>> begin Data

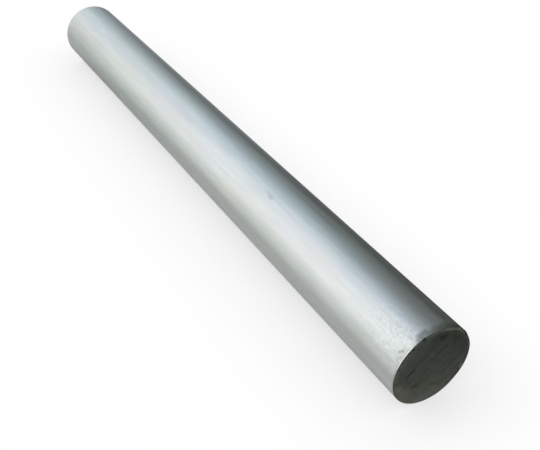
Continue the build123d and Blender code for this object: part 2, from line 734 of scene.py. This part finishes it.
def break_tint(photographed):
    """Colour factors of a broken edge: its face's, with painted shade at the top and a painted highlight
    along one stretch.
    """
    # Painted shade at the top of the rim, and a painted highlight along one stretch of the photographed rim
    shade = 1 - 0.35 * sector(RING_ANGLES, -30, 40, 12)
    if photographed:
        shade = shade + RIM_PAINTED_HIGHLIGHT * bright_rim(RING_ANGLES)
    rim_tint = face_tint(np.sin(RING_ANGLES) * RADIUS, np.cos(RING_ANGLES) * RADIUS, photographed)
    return rim_tint * shade[:, None]


def add_break(shell, photographed):
    """Adds the middle and the barrel's side of a broken edge, and returns the two rings."""
    side = 1 if photographed else -1
    inset = rim_inset() if photographed else 0
    radius = RADIUS - barrel_relief(side * END_X, RING_ANGLES)
    if photographed:
        radius = radius - NICK_DEPTH * nick_share(0, RING_ANGLES)
    width = rim_break(RING_ANGLES, photographed)
    bulge = KNEE_SHARE * width
    tint = break_tint(photographed)
    knee = shell.add_ring(side * (END_X - inset - bulge - RIM_STEP), radius - bulge, tint)
    outer = shell.add_ring(side * (END_X - inset - width - RIM_STEP), radius, tint)
    return [knee, outer]


def add_barrel_ring(shell, from_end):
    """Adds one ring of the barrel. Near the photographed end it follows the rim's shape."""
    shift = (rim_break(RING_ANGLES, True) + rim_inset() + RIM_STEP) * math.exp(-from_end / (1.2 * MM))
    depth = barrel_relief(END_X - from_end, RING_ANGLES)
    depth = depth + NICK_DEPTH * nick_share(from_end, RING_ANGLES)
    depth = depth + GROOVE_DEPTH * groove_share(from_end, RING_ANGLES)
    return shell.add_ring(END_X - from_end - shift, RADIUS - depth, barrel_tint(from_end, RING_ANGLES))


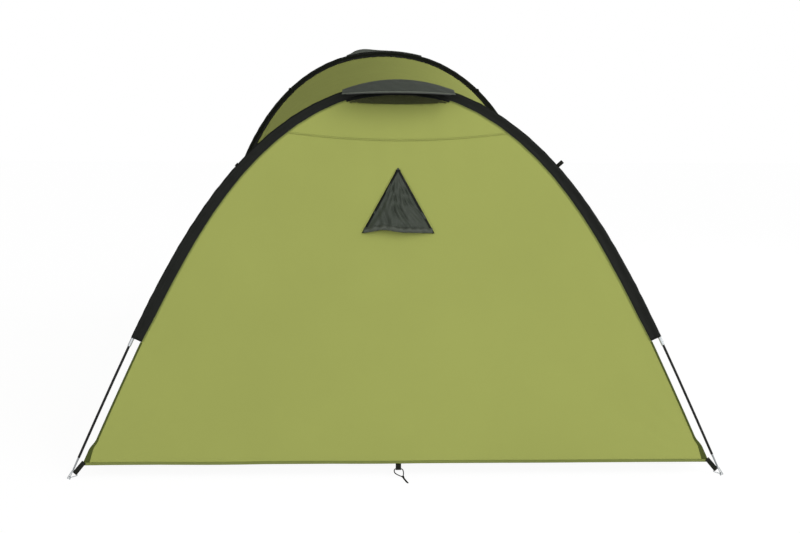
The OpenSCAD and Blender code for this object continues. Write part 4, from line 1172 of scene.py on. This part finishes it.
def peg_frames():
    """Each peg loop's name and body, how far its hem leans in, and the way from its frame to the tent's."""
    rear_y = foot_y[REAR] + hem_line * math.tan(lean) - 0.004
    yield "rear_peg_loop", "rear_hoop", math.tan(lean), lambda p: p + (0, rear_y, 0)
    yield "front_peg_loop", "front_hoop", 0.0, lambda p: p * (-1, -1, 1) + (0, foot_y[FRONT] + 0.004, 0)
    for side, word in sides:
        for y, near in ((-peg_spread, "rear"), (peg_spread, "front")):
            hem_x = canopy_at(1.0, (y - foot_y[REAR]) / (foot_y[FRONT] - foot_y[REAR]))[..., 0]
            x = side * (float(hem_x) + 0.0032)
            yield word + "_" + near + "_peg_loop", "tent_base", 0.42, lambda p: np.stack(
                [x - side * p[..., 1], y + side * p[..., 0], p[..., 2]], -1)


for word, holder, rise, peg_frame in peg_frames():
    tab(word, lambda p: peg_frame(p + (0, 0, hem_height - 0.002)), 0.022, 0.02, word)
    spun(word + "_cord", peg_frame, np.array(cord_route) / 1000, 0.0019, word, closed=True)
    spun(word + "_knot", peg_frame, np.array(knot_turns) / 1000, 0.002, word)
    spun(word + "_tail", peg_frame, np.array(tail) / 1000 + (0, 0, 0.0003), 0.0018, word)
    spun(word + "_short_tail", peg_frame, np.array(tail[1:]) / 1000 + (-0.0036, 0.0016, 0.0003), 0.0018, word)
    # The sewn end of the tab, flat behind the hem
    line = np.array([(0, 0.0004, -0.0025), (0, 0.005, -0.0024), (0, 0.0085, 0.0005),
                     (0, 0.0085 + rise * 0.01, 0.0105)]) + (0, 0, hem_height)
    root = sweep(word + "_root", peg_frame(line), across_x(peg_frame, line), block_section(0.01, 0.0007),
                 webbing)
    fixed(root, holder, "webbing_black")

# ---- Corners ----
# A webbing strap at each corner of the fly, looped round a bent steel ring that the pole's pin
# passes through, and sewn to a doubled patch of the cloth.
ring_a, ring_c = np.array((-0.031, -0.005, 0.011)), np.array((-0.013, -0.01, 0.031))
ring_side = (ring_c - ring_a) / np.linalg.norm(ring_c - ring_a)
ring_r, layer = 0.0026, np.array((0, 0.0012, 0))
round_ring = np.radians(np.arange(-20, 201, 20))
strap_end = ((-0.054, 0.045), (-0.041, 0.058))
middle = (ring_a + ring_c) / 2
for h, name in hoops:
    for side, word in sides:
        # In the frame of the feet: x outwards from this foot, -y out of the tent
        fall_back = math.tan(lean) if h == REAR else 0.0
        end_low, end_high = (np.array((x, z * fall_back - 0.0024, z)) for x, z in strap_end)
        end_mid = (end_low + end_high) / 2
        end_side = (end_high - end_low) / np.linalg.norm(end_high - end_low)
        pull = end_mid - middle
        pull -= ring_side * (pull @ ring_side)
        pull /= np.linalg.norm(pull)
        over = np.cross(ring_side, pull)
        over *= -1 if over[1] > 0 else 1
        bend = [middle + ring_r * (over * math.cos(a) - pull * math.sin(a)) for a in round_ring]
        sewn_end = end_mid + (end_mid - middle) * 0.16 + (0, -0.0004, 0)
        path = [sewn_end, end_mid, (end_mid + bend[0]) / 2] + bend
        path = smooth(path + [(end_mid + bend[-1] + layer) / 2, end_mid + layer], 3)
        along_it = np.linalg.norm(path - middle, axis=1) / np.linalg.norm(end_mid - middle)
        across = ring_side + (end_side - ring_side) * ease(along_it)[:, None]

        def foot_frame(p):
            """From this foot's frame to the tent's."""
            p = (p + (half_span, 0, 0)) * (side, 1, 1)
            return p * ((1, 1, 1) if h == REAR else (-1, -1, 1)) + (0, foot_y[h], foot_z)

        strap = sweep(name + "_" + word + "_corner_strap", foot_frame(path),
                      foot_frame(path + across) - foot_frame(path), webbing_section(0.017), webbing)
        fixed(strap, "tent_base", "webbing_black", *(["corner_webbing"] if h == REAR and side < 0 else []))
        # The doubled patch, cut as a wedge between the hem and the leg
        relief = rear_relief if h == REAR else front_relief
        inward, up = spread((0, 1), (0, 1), 16, 12)
        z = hem_line + 0.009 + up * 0.1
        x = half_width(h, z) - 0.006 - inward * (1 - up * 0.97) * 0.017
        patch, _ = panel(name + "_" + word + "_corner_patch", h, np.stack([side * x, z], -1),
                         lambda x, z: relief(x, z) - 0.001, edge_olive, thick=0.0006)
        fixed(patch, name + "_hoop", "hem_olive")

# ---- Groundsheet ----
# A plain sheet of woven polyethylene that lies under the living space and the bedroom, flat but for
# low waves. Its edges are turned over and stitched.
sheet_grey = woven("woven_polyethylene", "#3c4149", 3.0, roughness=0.5, sheen=0.0, cloud=0.04, crease_mm=0.8,
                   crease_size=0.1)
thread_grey = woven("grey_thread", "#6a6e74", 1.0, roughness=0.7, crease_mm=0.0)
sheet_half, sheet_from, sheet_to = 1.135, foot_y[REAR] + 0.178, foot_y[FRONT] - 0.03


def laid(name, low, high, z, rows, cols, material):
    """A flat sheet of cloth lying level between two corners, with low waves."""
    x, y = spread((low[0], high[0]), (low[1], high[1]), rows, cols)
    edge = ease(np.minimum(np.minimum(x - low[0], high[0] - x), np.minimum(y - low[1], high[1] - y)) / 0.05)
    at = np.stack([x, y], -1)
    wave = edge * 0.0005 * (0.6 * ripple(91, at, 0.5) + 0.4 * ripple(92, at, 0.17))
    return cut_cloth(name, np.stack([x, y, z + wave], -1), at, grid_faces(rows, cols), material, 0.0006)


sheet = laid("groundsheet_cloth", (-sheet_half, sheet_from), (sheet_half, sheet_to), 0.001, 90, 64,
             sheet_grey)
fixed(sheet, "tent_base", "groundsheet_grey", "groundsheet")
corners = [np.array(c) for c in ((-sheet_half, sheet_from), (sheet_half, sheet_from),
                                 (sheet_half, sheet_to), (-sheet_half, sheet_to))]
w, t = 0.0095, 0.0004
edge_outline = [(-w, -t), (w, -t), (w, t * 0.6), (w * 0.8, t), (-w * 0.8, t), (-w, t * 0.6)]
inset = 0.017
rows = []
for k in range(4):
    a, b = corners[k], corners[(k + 1) % 4]
    way = (b - a) / np.linalg.norm(b - a)
    inward = np.array((-way[1], way[0]))
    line = np.insert(np.linspace(a + inward * 0.01, b + inward * 0.01, 40), 2, 0.0017, axis=1)
    edge = sweep("groundsheet_edge_%d" % k, line, (*inward, 0), edge_outline, sheet_grey)
    fixed(edge, "tent_base", "groundsheet_grey")
    start, stop = a + (way + inward) * inset, b + (inward - way) * inset
    rows.append(np.linspace(np.append(start, 0.0023), np.append(stop, 0.0023), 60))
stitches("groundsheet_stitches", rows, "tent_base", thread_grey, "groundsheet_grey", pitch=0.009,
         length=0.006)

# ---- Bedroom ----
# An inner tent of uncoated white cloth hung from the canopy by elastic cords with hooks. Its tray
# floor is coated polyethylene, and the wall towards the living space is fine netting.
bed_y, bed_len, bed_half, bed_h, bed_top_half = foot_y[REAR] + 0.183, 1.97, 1.02, 1.18, 0.36
bed_front, back_shift, wall_foot = bed_y + bed_len, bed_h * math.tan(lean), 0.0048
breathable = woven("uncoated_polyester", "#d8d6c8", 1.0, roughness=0.75, sheen=0.2, cloud=0.02, crease_mm=1.2,
                   crease_size=0.1)
tray_grey = woven("coated_tray_cloth", "#54575c", 2.4, roughness=0.45, sheen=0.0, cloud=0.04, crease_mm=0.8,
                  crease_size=0.09)
insect_net = knitted("fine_insect_netting", "#8f9089", 0.0016, 0.5, 0.25, {"Roughness": 0.8})
# Each pair runs from the left to the right
rear_feet, front_feet = ([(side * bed_half, y, wall_foot) for side, _ in sides] for y in (bed_y, bed_front))
rear_tops, front_tops = ([(side * bed_top_half, y, bed_h) for side, _ in sides]
                         for y in (bed_y + back_shift, bed_front))


def hung(name, node, slot_name, corners, wave, sag, seed, material):
    """A panel of the bedroom between four corners: slack in the middle, straight along its seams."""
    rows, cols = 44, 60
    a, b, c, d = np.array(corners, float)
    u, v = spread((0, 1), (0, 1), rows, cols)
    bow = 16 * u * (1 - u) * v * (1 - v)
    at = np.stack([u * np.linalg.norm(b - a), v * np.linalg.norm(d - a)], -1)
    slack = wave * (ripple(seed, at, 0.5) + 0.4 * ripple(seed + 1, at, 0.16)) * ease(bow * 2.5)
    normal = np.cross(b - a, d - a)
    normal /= np.linalg.norm(normal)
    u, v = u[..., None], v[..., None]
    p = (a * (1 - u) + b * u) * (1 - v) + (d * (1 - u) + c * u) * v + normal * (slack - sag * bow)[..., None]
    made = cut_cloth(name, p, at, grid_faces(rows, cols), material, 0.0006)
    fixed(made, "tent_base", slot_name, node)
    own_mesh(made)


right_corners = (rear_feet[1], front_feet[1], front_tops[1], rear_tops[1])
left_corners = (front_feet[0], rear_feet[0], rear_tops[0], front_tops[0])
for word, corners, seed in (("right", right_corners, 102), ("left", left_corners, 100)):
    hung("bedroom_" + word + "_cloth", "bedroom_" + word + "_wall", "bedroom_cloth", corners, 0.006, 0.012,
         seed, breathable)
hung("bedroom_roof_cloth", "bedroom_roof", "bedroom_cloth", (*rear_tops, *front_tops[::-1]), 0.004, 0.02, 111,
     breathable)
hung("bedroom_rear_cloth", "bedroom_rear_wall", "bedroom_cloth", (*rear_feet, *rear_tops[::-1]), 0.005, 0.004,
     121, breathable)
hung("bedroom_netting", "bedroom_door", "bedroom_mesh", (*front_feet[::-1], *front_tops), 0.006, 0.004, 131,
     insect_net)
tray = laid("bedroom_tray", (-bed_half, bed_y), (bed_half, bed_front), 0.0034, 60, 60, tray_grey)
fixed(tray, "tent_base", "bedroom_tray", "bedroom_floor")

# Three pairs of thin cords, each with a thicker plastic hook at its end
cord_r, hook_r, hook_bend = 0.0013, 0.0017, 0.008
round_hook = np.radians(np.arange(180, -61, -20))
hook = [(hook_bend * (1 + math.cos(a)), 0.066 + hook_bend * math.sin(a)) for a in round_hook]
cord = [(0, 0), (0, 0.02), (0, 0.044), (0, 0.058)]
hangers = []
for y in (bed_y + back_shift + 0.06, (bed_y + back_shift + bed_front) / 2, bed_front - 0.04):
    for side, _ in sides:
        start = np.array((side * (bed_top_half - 0.012), y, bed_h + 0.0015))
        path = np.array([start + (side * x, 0, z) for x, z in cord + hook])
        radius = np.where(path[:, 2] < bed_h + 0.05, cord_r, hook_r)
        hangers.append(sweep("hanger", path, (0, 1, 0), round_section(10) * radius[:, None, None], elastic))
with bpy.context.temp_override(active_object=hangers[0], selected_editable_objects=hangers):
    bpy.ops.object.join()
hangers[0].name = "bedroom_hanger_cords"
fixed(hangers[0], "tent_base", "elastic_cord", "bedroom_hangers")
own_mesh(hangers[0])
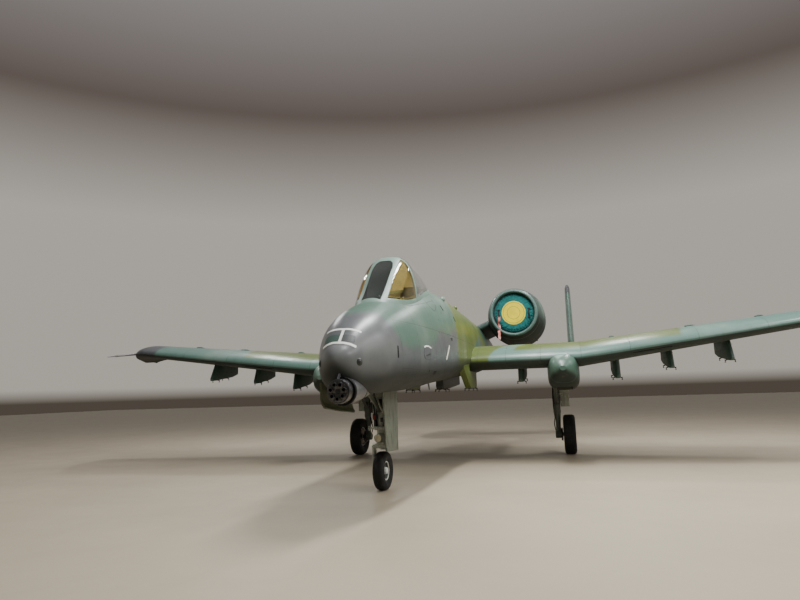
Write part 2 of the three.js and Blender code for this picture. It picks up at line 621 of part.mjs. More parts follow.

>> end Data

● Task requirements
Everything from the line containing "own_mesh(hangers[0])" through the last line of the records must be given again exactly; leave out all other lines.

● Result for this task
own_mesh(hangers[0])
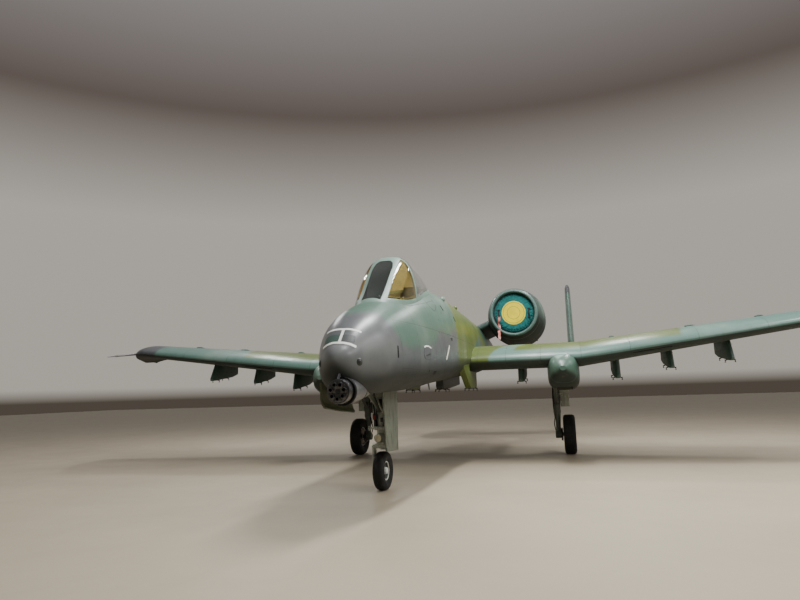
Write part 2 of the three.js and Blender code for this picture. It picks up at line 621 of part.mjs. More parts follow.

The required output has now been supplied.